Moreover, the durability of the system was doubled by the application of corrosion-resistant materials and controlled suppression of deterioration, and low temperature resistance was also increased significantly.
Looking ahead to around 2030, when fuel cell use is expected to begin to advance toward full-fledged popularisation, Honda has begun fundamental research on future fuel cell technologies with targets to halve the cost and double the durability compared to the fuel cell system co-developed with GM. Honda is looking to realise usability and total cost which will enable the fuel cell system to be on par with conventional diesel engines.
In light of global environmental trends, Honda said it will continue expanding the application of its fuel cell systems beyond its FCEVs in order to contribute to the realisation of a carbon-neutral society. To this end, Honda will begin external sales of the next-generation fuel cell system modules in the mid-2020s.
The company sees the initial sales level of 2,000 units per year and will strive to expand sales in stages, with goals to increase sales to 60,000 units in 2030, and to a few hundred thousand units per year by the second half of the 2030s.

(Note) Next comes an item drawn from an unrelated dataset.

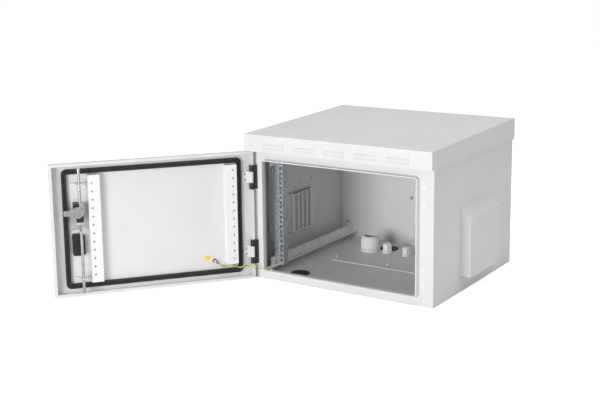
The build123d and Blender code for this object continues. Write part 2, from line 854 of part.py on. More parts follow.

Large size mobility products
Due to the unique characteristics of hydrogen, which can store and transport energy at high density and fill the tank quickly, the fuel-cell system is expected to be particularly effective as a power source for heavily used large-size mobility products and large-scale infrastructure as well as for mobility products that require quick refueling where it is difficult to be powered by batteries.
Moreover, multiple units of the fuel cell system can be connected in parallel to achieve higher output. Based on these characteristics and strengths, Honda has identified core domains for its fuel cell system applications for the early phase of its entry into hydrogen business.
Honda is planning to begin sales of the all-new FCEV model in 2024 in North America and Japan. This model will be based on the CR-V introduced last year in North America and equipped with the next-generation fuel cell system. In addition to the advantages of FCEVs, which enables long-distance driving with short refueling time, this all-new FCEV model will feature a plug-in function that offers the convenience of EVs which can be recharged at home.
In Japan, Honda is planning to start demonstration testing on public roads of a prototype fuel cell-powered heavy-duty truck being researched jointly with Isuzu, before the end of the upcoming fiscal year 2024. Honda also reached an agreement with Mitsubishi Fuso Truck and Bus to begin demonstration testing in the area of light-duty trucks.
In recent years, the power requirements of data centers have been growing rapidly due to the expansion of cloud computing and big data utilisation, and the need for backup power sources has been increasing from the perspective of business continuity planning (BCP). To accommodate such needs, Honda will propose the application of its fuel cell systems in the area of power generation, starting from the application as a clean and quiet backup power source.
As the first step, a stationary fuel cell power station with an approximate capacity of 500kW, which reuses fuel cell systems from Honda Clarity Fuel Cell vehicles, was installed on the corporate campus of American Honda in California.
The demonstration operation of the station as a backup power source for the data center will begin later this month. Subsequent to this testing, Honda will begin applying stationary fuel cell power station technologies to Honda factories and data centers around the world, through which Honda strives to reduce greenhouse gas emissions from its operation as well.
Cutting development costs
In order for more businesses to actively utilise fuel cell systems, it is important to solve issues such as reducing development investment and man-hours for installation, suppressing total cost and ensuring a stable and inexpensive supply of hydrogen.
Honda will offer not only development support to adapt its fuel cell system to the customers’ products but also operational support such as after-sales maintenance and a stable supply of hydrogen, thereby making a one-stop contribution to the customers’ efforts toward carbon neutrality.
To achieve widespread utilisation of fuel cell systems, it is critical to establish hydrogen ecosystems, that include hydrogen supply. Honda has been supporting the expansion of hydrogen station networks in Japan by participating in the Japan Hydrogen Station Network Joint Company (Japan H2 Mobility/JHyM) and in North America by supporting hydrogen station businesses such as Shell and FirstElement Fuel.
Honda will take an active role in establishing hydrogen ecosystems which center around stationary power stations and start from where demand for hydrogen exists. It will also proactively participate in projects organised by national and local governments that utilise large volumes of imported hydrogen at ports and other locations.
In Japan, working toward the establishment of a hydrogen ecosystem, Honda has begun discussing the prospects for hydrogen supply and the utilisation of fuel cell commercial vehicles. In Europe, the carmaker is currently planning for demonstration testing of an energy ecosystem that combines renewable energy and hydrogen.